Picture: Belcastro Agency
And why this topic this morning? Well, the weekly assignment is hanging over my head - I freelance for a ghost writing company, and we have a large regular order of blog posts to fill each week, with each of us having anywhere between ten and forty to write... Sometimes I get on a roll and they just write themselves. This is not one of those weeks, and I'm doing them in small bites. Avoidance appears to be the more powerful motivation than getting the words down - and writing my own blog posts, which don't have clunky, unwieldy key word phrases, are about something I enjoy, and via which I gain interesting conversations with my increasing group of visitors that are most satisfying feels like a much more attractive option! Sadly, the other ones are the ones that pay, so there is an imperative to get them done - quite apart from the enormous sense of freedom I experience once they're uploaded onto the work portal, knowing I can go do something more fun - like read - without feeling that nagging sense of unfinished work.

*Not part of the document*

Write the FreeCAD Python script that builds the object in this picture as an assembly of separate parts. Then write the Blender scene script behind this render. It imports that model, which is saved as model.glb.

I finished Salmon Fishing in the Yemen. For those of you who have only seen the film, go find the book - seriously. It is a lovely read, and a very, very different experience to the film - which is, as the note in the credits said, 'based on the novel by Paul Torday' - my emphasis. When film makers use an existing book as a premise for a film, they have a number of options, some of which may or may not be dictated by the involvement of the author. I referred to the Harry Potter franchise in my previous post, and that is a case in point, as JK Rowling was a constant presence in the transition from book to big screen, and it shows in the finished films. Salmon Fishing in the Yemen takes the main concept - that of the salmon fishing mad Yemeni sheik building a river in Yemen specifically for fly fishing - and some of the central characters, and then weaves a story loosely based on the original text. And it works - it's a lovely film.
The book takes the narrative to a totally different conclusion, with all the complexities of international, party, personal and environmental politics driving the story to its, possibly, inevitable ending - which is an ending with some degree of things unfinished. Not useful for a film maker, but workable in a novel, where we get to carry on the possibilities in our own heads, if we are so minded. I'm not going to go into the details, because I'd really like to encourage you all to go find the book, but there are all sorts of personal untidinesses in Torday's book that get only lightly touched on in the film - they'd get in the way of the conclusion of the film, which is much more 'happily ever after' than the original. Many things get resolved in the film that, in the book, can't be - and, therefore, have to be lived with by the characters. Ultimately, I think I found the novel the more satisfying of the two - although, the visuals in the film are glorious. I'm not sure where they shot the film - whether they actually were in the Yemen - but the stark beauty of those locations was absolutely breathtaking. I remember similarly brutally rugged deserts when I traveled south in Israel in January 2008. Having grown up in a desert region of my country, there is something very powerful about the majesty of these bare landscapes with which I identify. For that alone - almost - I'd see the film again!
I then read Living Memory by Andor Schwartz, the story of a Hungarian Jew's survival during the Holocaust. It was, as the rabbi who write the foreword said, absolutely gripping - despite (and this is not what the rabbi said, it's my experience) the somewhat rambling, stream of consciousness style of the narrative. Schwartz wanders back and forth in memory as he tells his story, very much as if each chapter is the writing down of an actual conversation. Having heard so many Survivor stories, and worked with Survivors, it was very much as if I were in the room with him. However, I can imagine that there might be some readers for whom it could be frustrating and irritating - in much the same way as it is possible to get frustrated and irritated having conversations with elderly people whose memory wanders off track.
Having said that, I have two very important memories from my time as a Holocaust educator at the Sydney Jewish Museum. One is something one of the Survivors used to say to the kids at the end of his testimony, "Go home and tell your families that today you met a man called Eddie, and this is his story". He was the sole survivor in his family, and part of the reason he tells his story is so that those who hear it will continue to pass it on so that his beloved family members are not forgotten. The second was while I was studying in Jerusalem at Yad Vashem, the Holocaust Museum. One of our presenters stood in from of us and told us, most emphatically, "Don't try and teach six million". No one can absorb six million - it's just too many people. She taught us to seek out stories of individuals and teach those. As individuals, we can hear another person's story. We can find elements with which to identify, and so we remember. We have just gone past Yom Hashoah, Holocaust Remembrance Day. It has been with me, and I always try to find and read a new story of survival around this time for this very reason.
And so, on that somewhat introspective note, I will end this post and battle my way back into my work so that I have a good chunk of it finished by the end of the day. It is due for upload on Tuesday. In order to not fall into the trap of the picture (!), I started re-reading Mary Norton's The Borrowers, a much loved children's classic, which I know so well it is perfectly possible to put it down mid-chapter and get on with what I should be doing!